Knowing the base language for a family of languages is enough to understand the derivative dialects and colloquialisms. For those keeping score at home, yes, I've really simplified the myriad languages spoken in Europe in the 17th Century drastically here. 

Religion

So, I knew I was going to have to talk about this at some point. Here's the deal: in keeping to the time period and location that I've selected for ItSotBG, there's an awful lot of religious strife. In fact, it's about to percolate into the Thirty Years' War (although your characters definitely don't know that). The major religious conflict is between Catholicism and the various Protestant faiths that pop up on a nearly daily basis. While most protestants within the Empire are Lutherans, there are no shortage of Hussites, Calvinists or other Protestants. Within the duchy of Bavaria, however, the vast majority are Catholic, with exceptionally small pockets of Protestant activity which are often persecuted by the Catholic majority as heretics. Jews are present in major population centers such as Munich, and Islamic Ottoman Turks can occasionally be found in the duchy, if only passing through. It ain't necessarily pretty, but it's the status quo. Player characters are most likely to be Catholic, but non-Catholic PCs are viable and may have a strong role to play in events unfolding in the near future. 
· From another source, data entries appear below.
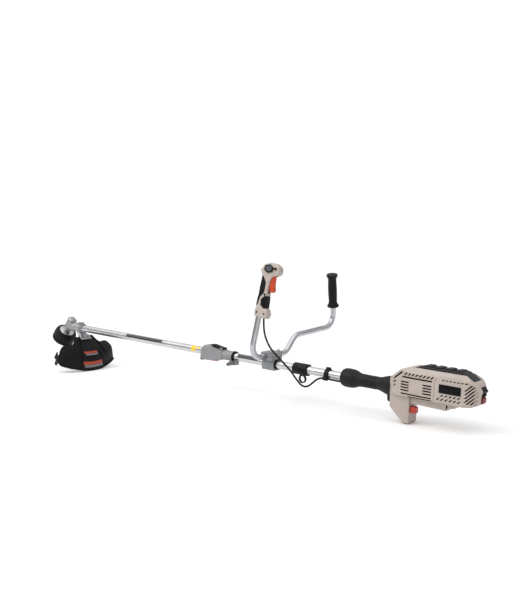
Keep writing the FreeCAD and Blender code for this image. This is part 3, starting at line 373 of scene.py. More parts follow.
BLACK = (0.006, 0.0058, 0.007)
GREY_PLASTIC = (0.44, 0.376, 0.335)
M = dict([
    drawn_metal("tube_aluminium", (0.60, 0.59, 0.61), 0.27, (6.0, 900.0, 900.0)),
    drawn_metal("handlebar_aluminium", (0.50, 0.50, 0.525), 0.25, (700.0, 700.0, 700.0)),
    cast_metal("cast_metal", (0.36, 0.36, 0.37), 0.42, 0.75),
    cast_metal("coupler_casting", (0.245, 0.25, 0.255), 0.5, 0.15),
    cast_metal("dark_casting", (0.11, 0.112, 0.115), 0.5, 0.15),
    turned_steel("steel", (0.45, 0.45, 0.46), 0.34),
    turned_steel("bright_steel", (0.52, 0.52, 0.53), 0.24),
    moulded("black_plastic", BLACK, 0.42, variation=0.2, specular=0.16),
    moulded("lid_black", (0.010, 0.0098, 0.0115), 0.38, variation=0.15, specular=0.28),
    moulded("plate_black", (0.0035, 0.0035, 0.004), 0.3, grain=0.000008, specular=0.12),
    moulded("gloss_black", (0.006, 0.006, 0.007), 0.2, grain=0.00001, coat=0.12, specular=0.25),
    moulded("grey_plastic", GREY_PLASTIC, 0.46, variation=0.05),
    moulded("orange_plastic", (0.50, 0.05, 0.006), 0.34, grain=0.00001, coat=0.15),
    moulded("dark_red", (0.17, 0.010, 0.008), 0.36, grain=0.00001, coat=0.1),
    moulded("red_plastic", (0.45, 0.026, 0.009), 0.34, grain=0.00001, coat=0.15),
    moulded("inner_nylon", (0.08, 0.08, 0.08), 0.45),
    moulded("trimmer_line", (0.60, 0.10, 0.02), 0.3, grain=0.00001),
    soft_rubber("rubber", (0.006, 0.006, 0.0068), 0.5),
    soft_rubber("neck_rubber", (0.0105, 0.010, 0.0115), 0.45),
    soft_rubber("cable_jacket", (0.010, 0.010, 0.011), 0.42),
    moulded("display", (0.075, 0.08, 0.09), 0.16, grain=0.000004, coat=0.3),
    turned_steel("black_oxide", (0.05, 0.05, 0.052), 0.4),
    moulded("circuit_board", (0.02, 0.12, 0.05), 0.4, grain=0.00001),
    cast_metal("motor_iron", (0.16, 0.13, 0.11), 0.55, 0.6),
    # Flat dead black that paints the shade inside slots, recesses and hollows.
    moulded("painted_shade", (0.006, 0.006, 0.006), 0.8, specular=0.1),
    printed("yellow_film", (0.78, 0.56, 0.03), 0.35),
    printed("black_film", (0.012, 0.012, 0.013), 0.35),
    printed("grey_film", (0.055, 0.055, 0.06), 0.35),
    printed("orange_film", (0.40, 0.05, 0.022), 0.4),
    printed("silver_film", (0.17, 0.17, 0.175), 0.4),
])


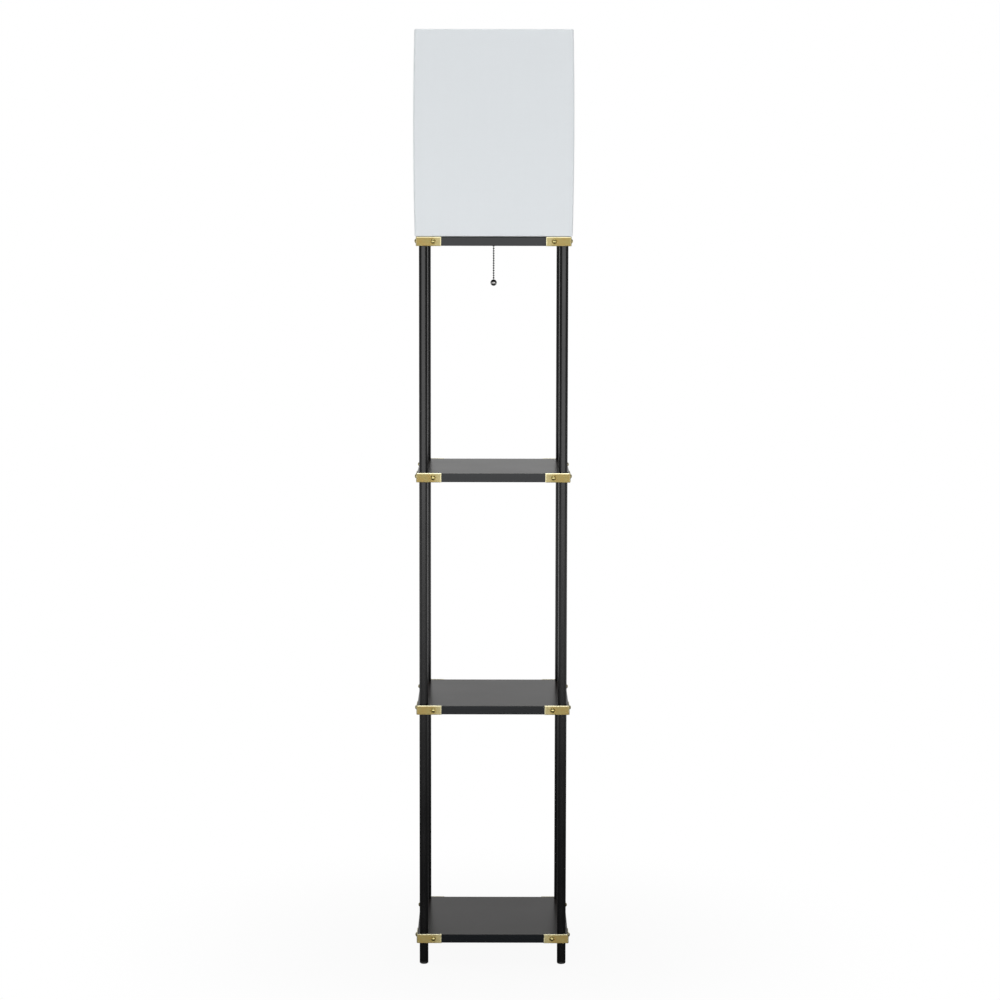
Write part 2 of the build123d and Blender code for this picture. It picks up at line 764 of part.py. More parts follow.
def switch_parts():
    return {
        "switch_housing": switch_housing(),
        "switch_stem": switch_stem(),
        "switch_plunger": switch_plunger(),
        "switch_rotor": switch_rotor(),
        "switch_spring": switch_spring(),
        "switch_leads": switch_leads(),
        "chain_anchor": chain_anchor(),
        "chain_swivel_bead": bead(chain_pivot_z),
        "pull_chain": pull_chain(),
        "pull_ball": pull_ball(),
    }


def main():
    os.makedirs("parts", exist_ok=True)
    sections = [
        shelves_and_posts(), fasteners(), corner_hardware(), shade_parts(),
        holder_parts(), bulb_parts(), switch_parts(),
    ]
    for section in sections:
        for name, shape in section.items():
            export_step(shape, f"parts/{name}.step")


main()
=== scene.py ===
import bmesh
import bpy
import numpy as np
from bpy.props import FloatProperty, FloatVectorProperty, PointerProperty
from mathutils import Matrix, Vector


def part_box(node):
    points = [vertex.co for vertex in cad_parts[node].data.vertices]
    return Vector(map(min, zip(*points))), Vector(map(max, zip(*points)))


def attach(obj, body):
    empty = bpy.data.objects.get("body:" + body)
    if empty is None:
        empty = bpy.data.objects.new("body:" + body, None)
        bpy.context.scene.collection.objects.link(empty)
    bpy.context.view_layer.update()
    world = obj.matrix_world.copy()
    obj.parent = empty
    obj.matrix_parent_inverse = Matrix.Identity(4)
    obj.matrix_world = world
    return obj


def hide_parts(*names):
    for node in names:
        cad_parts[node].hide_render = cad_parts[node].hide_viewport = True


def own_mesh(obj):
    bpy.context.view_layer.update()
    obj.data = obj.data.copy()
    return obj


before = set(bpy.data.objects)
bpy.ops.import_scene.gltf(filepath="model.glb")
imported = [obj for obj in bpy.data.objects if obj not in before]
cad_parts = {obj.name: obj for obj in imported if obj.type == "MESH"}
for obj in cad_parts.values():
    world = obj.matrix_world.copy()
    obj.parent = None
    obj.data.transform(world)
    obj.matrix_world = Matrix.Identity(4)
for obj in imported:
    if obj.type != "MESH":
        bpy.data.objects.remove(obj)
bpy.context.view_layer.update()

bl_info = {
    "name": "Shelf Floor Lamp",
    "version": (1, 0, 0),
    "blender": (4, 5, 0),
    "location": "3D View > Sidebar > Shelf Lamp",
    "description": "Finishes the boards, posts, brass corners, cloth shade and pull chain of a shelf floor lamp",
    "category": "Object",
}

LEVELS = ("bottom_shelf", "middle_shelf", "upper_shelf", "lamp_deck")
CORNERS = ("front_left", "front_right", "rear_right", "rear_left")
POSTS = [f"{bay}_post_{corner}" for bay in ("lower", "middle", "upper") for corner in CORNERS]
FEET = [f"foot_{corner}" for corner in CORNERS]
LAMP_BODY = "lamp_frame"


# ---------------------------------------------------------------- sizes and colours a user would change
def colour(name, description, default):
    return FloatVectorProperty(
        name=name, description=description, default=default, subtype="COLOR", size=3, min=0.0, max=1.0
    )


def length(name, description, default):
    return FloatProperty(name=name, description=description, default=default, unit="LENGTH", min=0.0, precision=5)


def share(name, description, default):
    return FloatProperty(name=name, description=description, default=default, subtype="FACTOR", min=0.0, max=1.0)


class BlackFinish(bpy.types.PropertyGroup):
    """Satin black lacquer of the boards and powder coat of the tubes"""

    # Painted light: the level faces are painted lighter and warmer and the upright faces darker and cooler, as light
    # falls on them.
    painted_lit_top_colour: colour("Top colour", "Lacquer on the level faces of the boards", (0.008, 0.006, 0.0044))
    painted_shade_edge_colour: colour("Edge colour", "Lacquer on the upright edges of the boards", (0.0028, 0.0042, 0.0060))
    board_roughness: share("Board roughness", "How soft the boards' reflections are", 0.3)
    worn_roughness: share("Worn roughness", "The same on edges that hands have polished", 0.22)
    board_gloss: share("Board gloss", "Specular level of the lacquer", 0.3)
    tube_colour: colour("Tube colour", "Powder coat on posts and feet", (0.0032, 0.0032, 0.0034))
    tube_roughness: share("Tube roughness", "How soft the posts' reflections are", 0.22)
    tube_gloss: share("Tube gloss", "Specular level of the powder coat", 0.36)
    lacquer_grain: length("Lacquer grain", "Size of the lacquer's fine ripple", 0.0016)
    powder_grain: length("Powder grain", "Size of the powder coat's bumps", 0.0007)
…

Dark cults of the lords of Chaos are widely considered to be responsible for many of the ills that befall society, including the religious schisms between Protestants and Catholics that are sweeping through Europe. Both sides see their other as corrupt and potentially guilty of not merely heresy, but systemic occultism and devotion to demons and nameless, forgotten deities. Some suggest that this partisan muckraking reveals the influence of dark powers at work playing each side against each other; most write off such conspiracy theories as pure paranoia. But then, ever since the Black Giant started spewing smoke, the conflicts between Protestants and Catholics have gotten bloodier, with war looming heavily on the horizon, so perhaps there is something to be said for the paranoiac ramblings.